REQUIRED TASK: Each line should be copied exactly.

........

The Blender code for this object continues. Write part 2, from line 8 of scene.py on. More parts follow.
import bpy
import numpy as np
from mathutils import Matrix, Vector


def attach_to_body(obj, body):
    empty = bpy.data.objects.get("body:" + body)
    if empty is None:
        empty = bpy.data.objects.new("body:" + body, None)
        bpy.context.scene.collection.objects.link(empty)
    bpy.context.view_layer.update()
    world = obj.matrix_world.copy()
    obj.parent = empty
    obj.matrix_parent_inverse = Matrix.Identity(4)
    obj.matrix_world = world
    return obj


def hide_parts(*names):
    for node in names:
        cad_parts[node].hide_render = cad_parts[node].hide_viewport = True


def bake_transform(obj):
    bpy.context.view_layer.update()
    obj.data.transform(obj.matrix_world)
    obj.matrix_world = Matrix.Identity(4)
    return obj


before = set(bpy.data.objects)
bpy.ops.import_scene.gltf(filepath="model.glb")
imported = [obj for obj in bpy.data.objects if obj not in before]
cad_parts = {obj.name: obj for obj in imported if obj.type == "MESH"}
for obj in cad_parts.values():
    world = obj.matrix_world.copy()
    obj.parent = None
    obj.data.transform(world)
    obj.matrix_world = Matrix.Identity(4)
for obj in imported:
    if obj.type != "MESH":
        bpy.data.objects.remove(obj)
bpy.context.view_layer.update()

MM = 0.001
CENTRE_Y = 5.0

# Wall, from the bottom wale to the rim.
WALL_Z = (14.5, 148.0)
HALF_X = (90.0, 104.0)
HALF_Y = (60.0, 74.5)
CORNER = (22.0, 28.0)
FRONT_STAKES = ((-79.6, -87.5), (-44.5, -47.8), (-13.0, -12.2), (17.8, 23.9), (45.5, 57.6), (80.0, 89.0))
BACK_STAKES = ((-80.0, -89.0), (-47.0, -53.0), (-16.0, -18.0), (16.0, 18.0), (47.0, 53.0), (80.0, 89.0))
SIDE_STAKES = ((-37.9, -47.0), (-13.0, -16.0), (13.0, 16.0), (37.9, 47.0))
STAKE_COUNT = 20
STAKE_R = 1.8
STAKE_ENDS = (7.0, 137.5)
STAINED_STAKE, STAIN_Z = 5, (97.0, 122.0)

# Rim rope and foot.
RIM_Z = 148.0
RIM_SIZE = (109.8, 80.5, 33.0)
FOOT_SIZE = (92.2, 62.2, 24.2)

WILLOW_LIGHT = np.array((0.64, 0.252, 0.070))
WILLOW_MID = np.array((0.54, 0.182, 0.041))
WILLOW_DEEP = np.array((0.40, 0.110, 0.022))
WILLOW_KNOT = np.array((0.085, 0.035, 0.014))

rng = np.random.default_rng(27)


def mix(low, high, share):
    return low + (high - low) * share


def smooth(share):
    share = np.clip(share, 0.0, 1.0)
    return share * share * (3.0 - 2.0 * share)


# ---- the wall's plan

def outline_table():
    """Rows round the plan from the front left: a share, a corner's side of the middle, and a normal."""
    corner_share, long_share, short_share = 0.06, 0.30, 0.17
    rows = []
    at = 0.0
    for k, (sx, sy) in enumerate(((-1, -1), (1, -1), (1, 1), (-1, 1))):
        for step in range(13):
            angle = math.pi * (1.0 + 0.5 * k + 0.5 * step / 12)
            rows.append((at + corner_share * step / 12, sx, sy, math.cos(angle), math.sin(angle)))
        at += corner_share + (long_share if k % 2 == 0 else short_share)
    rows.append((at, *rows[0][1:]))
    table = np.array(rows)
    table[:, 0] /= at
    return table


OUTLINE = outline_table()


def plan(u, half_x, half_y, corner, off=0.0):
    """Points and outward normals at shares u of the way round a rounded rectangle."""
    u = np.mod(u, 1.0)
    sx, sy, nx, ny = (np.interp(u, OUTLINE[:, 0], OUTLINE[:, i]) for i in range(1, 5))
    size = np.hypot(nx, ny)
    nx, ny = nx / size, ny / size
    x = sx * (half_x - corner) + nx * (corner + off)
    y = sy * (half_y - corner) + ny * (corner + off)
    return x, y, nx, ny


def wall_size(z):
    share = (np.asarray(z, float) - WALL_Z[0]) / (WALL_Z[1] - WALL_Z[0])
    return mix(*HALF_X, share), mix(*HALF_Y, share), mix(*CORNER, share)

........

REPLY:
The Blender code for this object continues. Write part 2, from line 8 of scene.py on. More parts follow.
import bpy
import numpy as np
from mathutils import Matrix, Vector


def attach_to_body(obj, body):
    empty = bpy.data.objects.get("body:" + body)
    if empty is None:
        empty = bpy.data.objects.new("body:" + body, None)
        bpy.context.scene.collection.objects.link(empty)
    bpy.context.view_layer.update()
    world = obj.matrix_world.copy()
    obj.parent = empty
    obj.matrix_parent_inverse = Matrix.Identity(4)
    obj.matrix_world = world
    return obj


def hide_parts(*names):
    for node in names:
        cad_parts[node].hide_render = cad_parts[node].hide_viewport = True


def bake_transform(obj):
    bpy.context.view_layer.update()
    obj.data.transform(obj.matrix_world)
    obj.matrix_world = Matrix.Identity(4)
    return obj


before = set(bpy.data.objects)
bpy.ops.import_scene.gltf(filepath="model.glb")
imported = [obj for obj in bpy.data.objects if obj not in before]
cad_parts = {obj.name: obj for obj in imported if obj.type == "MESH"}
for obj in cad_parts.values():
    world = obj.matrix_world.copy()
    obj.parent = None
    obj.data.transform(world)
    obj.matrix_world = Matrix.Identity(4)
for obj in imported:
    if obj.type != "MESH":
        bpy.data.objects.remove(obj)
bpy.context.view_layer.update()

MM = 0.001
CENTRE_Y = 5.0

# Wall, from the bottom wale to the rim.
WALL_Z = (14.5, 148.0)
HALF_X = (90.0, 104.0)
HALF_Y = (60.0, 74.5)
CORNER = (22.0, 28.0)
FRONT_STAKES = ((-79.6, -87.5), (-44.5, -47.8), (-13.0, -12.2), (17.8, 23.9), (45.5, 57.6), (80.0, 89.0))
BACK_STAKES = ((-80.0, -89.0), (-47.0, -53.0), (-16.0, -18.0), (16.0, 18.0), (47.0, 53.0), (80.0, 89.0))
SIDE_STAKES = ((-37.9, -47.0), (-13.0, -16.0), (13.0, 16.0), (37.9, 47.0))
STAKE_COUNT = 20
STAKE_R = 1.8
STAKE_ENDS = (7.0, 137.5)
STAINED_STAKE, STAIN_Z = 5, (97.0, 122.0)

# Rim rope and foot.
RIM_Z = 148.0
RIM_SIZE = (109.8, 80.5, 33.0)
FOOT_SIZE = (92.2, 62.2, 24.2)

WILLOW_LIGHT = np.array((0.64, 0.252, 0.070))
WILLOW_MID = np.array((0.54, 0.182, 0.041))
WILLOW_DEEP = np.array((0.40, 0.110, 0.022))
WILLOW_KNOT = np.array((0.085, 0.035, 0.014))

rng = np.random.default_rng(27)


def mix(low, high, share):
    return low + (high - low) * share


def smooth(share):
    share = np.clip(share, 0.0, 1.0)
    return share * share * (3.0 - 2.0 * share)


# ---- the wall's plan

def outline_table():
    """Rows round the plan from the front left: a share, a corner's side of the middle, and a normal."""
    corner_share, long_share, short_share = 0.06, 0.30, 0.17
    rows = []
    at = 0.0
    for k, (sx, sy) in enumerate(((-1, -1), (1, -1), (1, 1), (-1, 1))):
        for step in range(13):
            angle = math.pi * (1.0 + 0.5 * k + 0.5 * step / 12)
            rows.append((at + corner_share * step / 12, sx, sy, math.cos(angle), math.sin(angle)))
        at += corner_share + (long_share if k % 2 == 0 else short_share)
    rows.append((at, *rows[0][1:]))
    table = np.array(rows)
    table[:, 0] /= at
    return table


OUTLINE = outline_table()


def plan(u, half_x, half_y, corner, off=0.0):
    """Points and outward normals at shares u of the way round a rounded rectangle."""
    u = np.mod(u, 1.0)
    sx, sy, nx, ny = (np.interp(u, OUTLINE[:, 0], OUTLINE[:, i]) for i in range(1, 5))
    size = np.hypot(nx, ny)
    nx, ny = nx / size, ny / size
    x = sx * (half_x - corner) + nx * (corner + off)
    y = sy * (half_y - corner) + ny * (corner + off)
    return x, y, nx, ny


def wall_size(z):
    share = (np.asarray(z, float) - WALL_Z[0]) / (WALL_Z[1] - WALL_Z[0])
    return mix(*HALF_X, share), mix(*HALF_Y, share), mix(*CORNER, share)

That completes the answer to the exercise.